The brightest part about the Baume & Mercier Hampton “Hommage à Pierre Soulages” Limited Edition is the ETA 2892-A2 movement on display via its sapphire-exhibition caseback. A no-nonsense caliber, the tried and true performer provides 42 hours of power reserve and can be expected to keep time well. Aesthetically speaking, the ETA 2892 is by no means going to blow you away. But I appreciate that they have at least blackened the winding rotor to maintain the overall visual theme of the watch.

The verdict

Externally speaking, I cannot really deduct any points from its design. Like its muse, I feel the dial really is a work of art – one that would be really neat to strap to your wrist every day. With its incredibly dynamic and nuanced appearance, I can’t think of any other dial like it. It is amazing how much is conveyed in its typically simple black tone. So, to answer my posed question, I do stand by the claim that it is the most interesting dial of 2022 so far. The dilemma for seasoned watch buyers will be its price proportional to what is inside of the watch. At the end of the day, informed buyers believe nearly $6,000 USD is a lot to ask for an ETA 2892 powered watch. I get that. But this offering really is about the externals and front-facing elements. To have a design unlike anything else, and of a limited quantity, is appealing. And, when you consider the amount of research and effort that went into perfecting the dial, I think the price tags becomes much more digestible.

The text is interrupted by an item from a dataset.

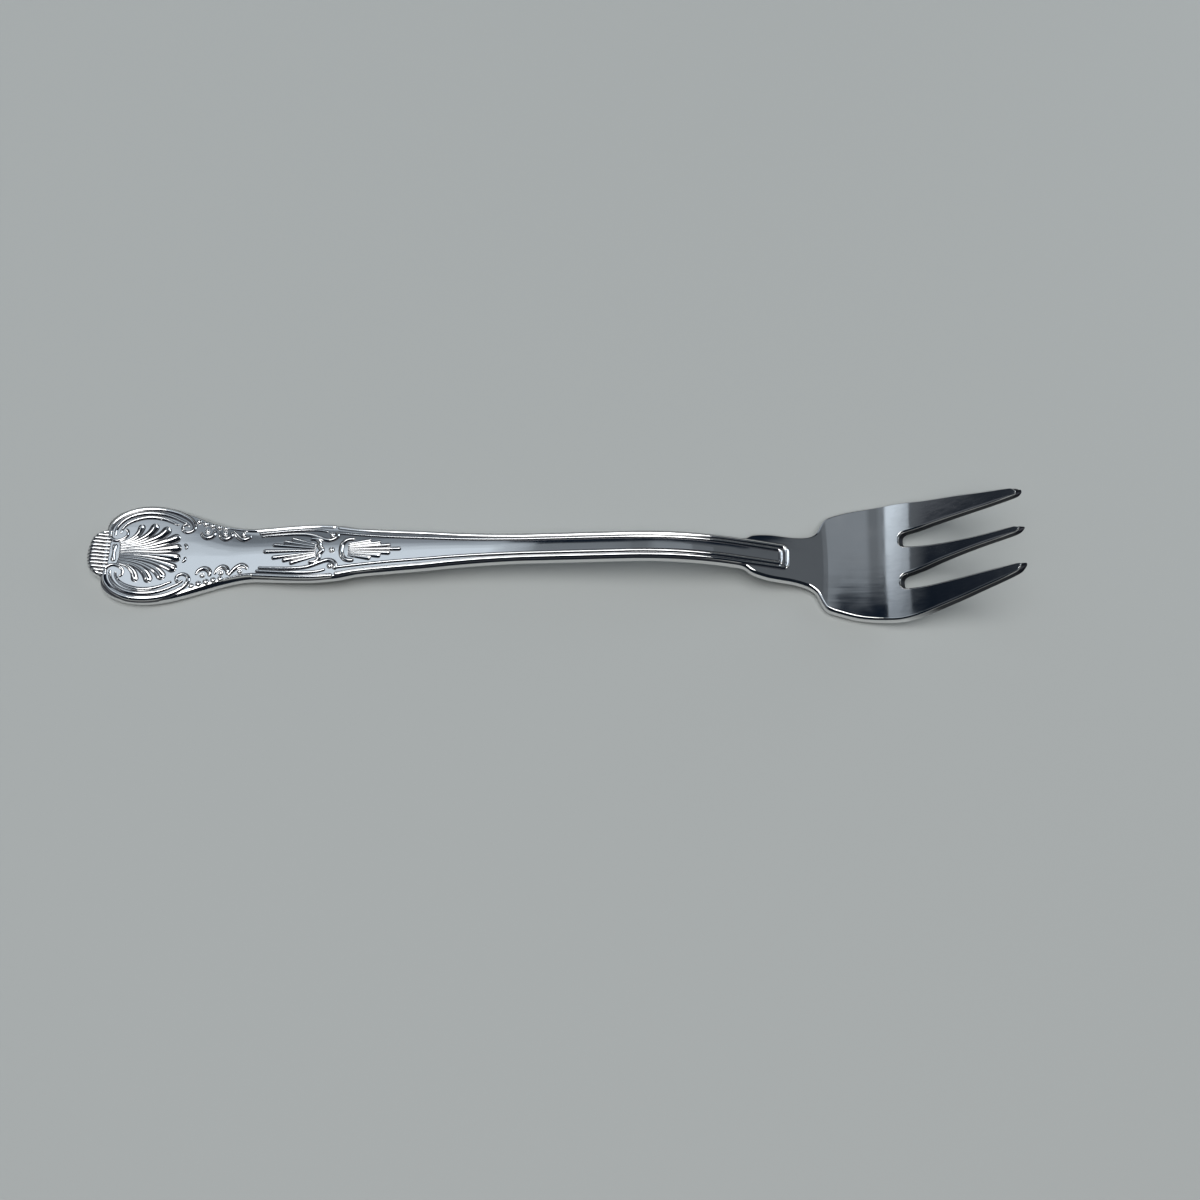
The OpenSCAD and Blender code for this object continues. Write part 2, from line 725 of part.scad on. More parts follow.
placed() handle_end();
placed() handle_waist();
placed() stem();
placed() neck();
placed() head();
placed() tine_left();
placed() tine_middle();
placed() tine_right();
placed() heel_fluting();
placed() shell();
placed() scroll_left();
placed() scroll_right();
placed() leaf_spray_left();
placed() leaf_spray_right();
placed() waist_thread_left();
placed() waist_thread_right();
placed() lower_palmette();
placed() bead();
placed() upper_palmette();
placed() stem_thread_outer();
placed() stem_thread_inner();
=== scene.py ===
import math

import bpy
import numpy as np
from mathutils import Matrix, Vector
from mathutils.geometry import delaunay_2d_cdt


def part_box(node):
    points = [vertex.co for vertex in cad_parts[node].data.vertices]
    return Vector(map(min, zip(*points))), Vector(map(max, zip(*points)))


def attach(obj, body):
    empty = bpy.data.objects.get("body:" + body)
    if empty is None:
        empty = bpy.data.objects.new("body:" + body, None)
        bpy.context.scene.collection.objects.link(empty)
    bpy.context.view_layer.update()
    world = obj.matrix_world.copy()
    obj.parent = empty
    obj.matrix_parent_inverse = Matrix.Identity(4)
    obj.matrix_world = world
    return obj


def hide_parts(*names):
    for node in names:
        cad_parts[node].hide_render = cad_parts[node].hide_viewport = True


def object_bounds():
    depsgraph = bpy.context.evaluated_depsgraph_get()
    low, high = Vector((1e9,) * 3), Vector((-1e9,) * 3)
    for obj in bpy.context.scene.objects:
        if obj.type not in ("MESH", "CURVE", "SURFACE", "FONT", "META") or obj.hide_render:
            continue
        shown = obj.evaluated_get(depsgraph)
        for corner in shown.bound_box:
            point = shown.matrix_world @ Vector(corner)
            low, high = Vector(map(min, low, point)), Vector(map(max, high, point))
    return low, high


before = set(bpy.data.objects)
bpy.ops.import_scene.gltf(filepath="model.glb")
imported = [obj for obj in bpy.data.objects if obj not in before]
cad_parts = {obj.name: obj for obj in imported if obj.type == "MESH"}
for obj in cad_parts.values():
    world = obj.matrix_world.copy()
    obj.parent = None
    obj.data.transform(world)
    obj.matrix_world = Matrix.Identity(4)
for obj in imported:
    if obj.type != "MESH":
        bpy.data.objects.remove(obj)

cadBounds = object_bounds()
print("frame loaded:", len(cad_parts), "nodes")

# All shapes are worked out in millimetres, with x from the heel of the handle.
# The CAD boxes give the stations along the fork and its greatest widths.
millimetre = 0.001
tiny = 1e-9
heelX = cadBounds[0][0]


def farEnd(node):
    return (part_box(node)[1].x - heelX) / millimetre


def halfWidthOf(node):
    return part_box(node)[1].y / millimetre


plan = {
    "heelX": -0.75,  # the polished heel rolls a little past the solid's
    "lobeX": 2.3,
    "shoulderShare": 0.34,
    "creaseShare": 0.76,
    "taperLength": 30.0,
    "lobeWidth": 8.2,
    "waistWidth": 9.1,
    "stemWidth": 4.9,
    "neckWidth": 8.0,
}
taperLength = plan["taperLength"]
station = {
    "heel": plan["heelX"],
    "lobe": plan["lobeX"],
    "shoulder": farEnd("handle_end") * plan["shoulderShare"],
    "crease": farEnd("handle_end") * plan["creaseShare"],
    "waist": farEnd("handle_end"),
    "stem": farEnd("handle_waist"),
    "neck": farEnd("stem"),
    "head": farEnd("neck"),
    "root": farEnd("head"),
    "tip": farEnd("tine_left"),
}
half = {
    "lobe": plan["lobeWidth"] / 2,
    "end": halfWidthOf("handle_end"),
    "waist": plan["waistWidth"] / 2,
    "bulge": halfWidthOf("handle_waist"),
    "stem": plan["stemWidth"] / 2,
    "neck": plan["neckWidth"] / 2,
    "head": halfWidthOf("head"),
}


def mix(a, b, t):
    return a + (b - a) * t


def unit(rows):
    return rows / np.linalg.norm(rows, axis=-1, keepdims=True)


# Smooth curve through a table of places, which never overshoots them
def smoothCurve(table, x):
    xs, ys = np.array(table, float).T
    rises = np.diff(ys) / np.diff(xs)
    before, after = rises[:-1], rises[1:]
    same = before * after > 0
    slopes = np.concatenate([
        rises[:1], np.where(same, 2 * before * after / np.where(same, before + after, 1), 0), rises[-1:]
    ])
    x = np.asarray(x, float)
    i = np.clip(np.searchsorted(xs, x, side="right") - 1, 0, len(xs) - 2)
    run = xs[i + 1] - xs[i]
    t = np.clip((x - xs[i]) / run, 0, 1)
    u = 1 - t
    ends = ys[i] * (1 + 2 * t) * u * u + ys[i + 1] * (3 - 2 * t) * t * t
    return ends + slopes[i] * run * t * u * u - slopes[i + 1] * run * t * t * u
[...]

Baume & Mercier Hampton “Hommage à Pierre Soulages” Limited Edition pricing and availability:

The Baume & Mercier Hampton “Hommage à Pierre Soulages” is a limited edition of 102 pieces and is available now for inquiries. Price: $5,850 USD

Brand Baume & Mercier
Model Hampton “Hommage à Pierre Soulages” Limited Edition
Case Material Black PACVD stainless steel with sandblasted finish
Case Dimensions 31mm x 9.8mm x 48.11mm
Water-Resistance 50m
Dial Black opaline 3D printed
Strap Black alligator strap with quick-release and black sandblasted steel buckle
Movement ETA 2892-A2
Power Reserve 42 hours
Complications Hours, minutes
Availability Now, limtied edition of 102 pcs.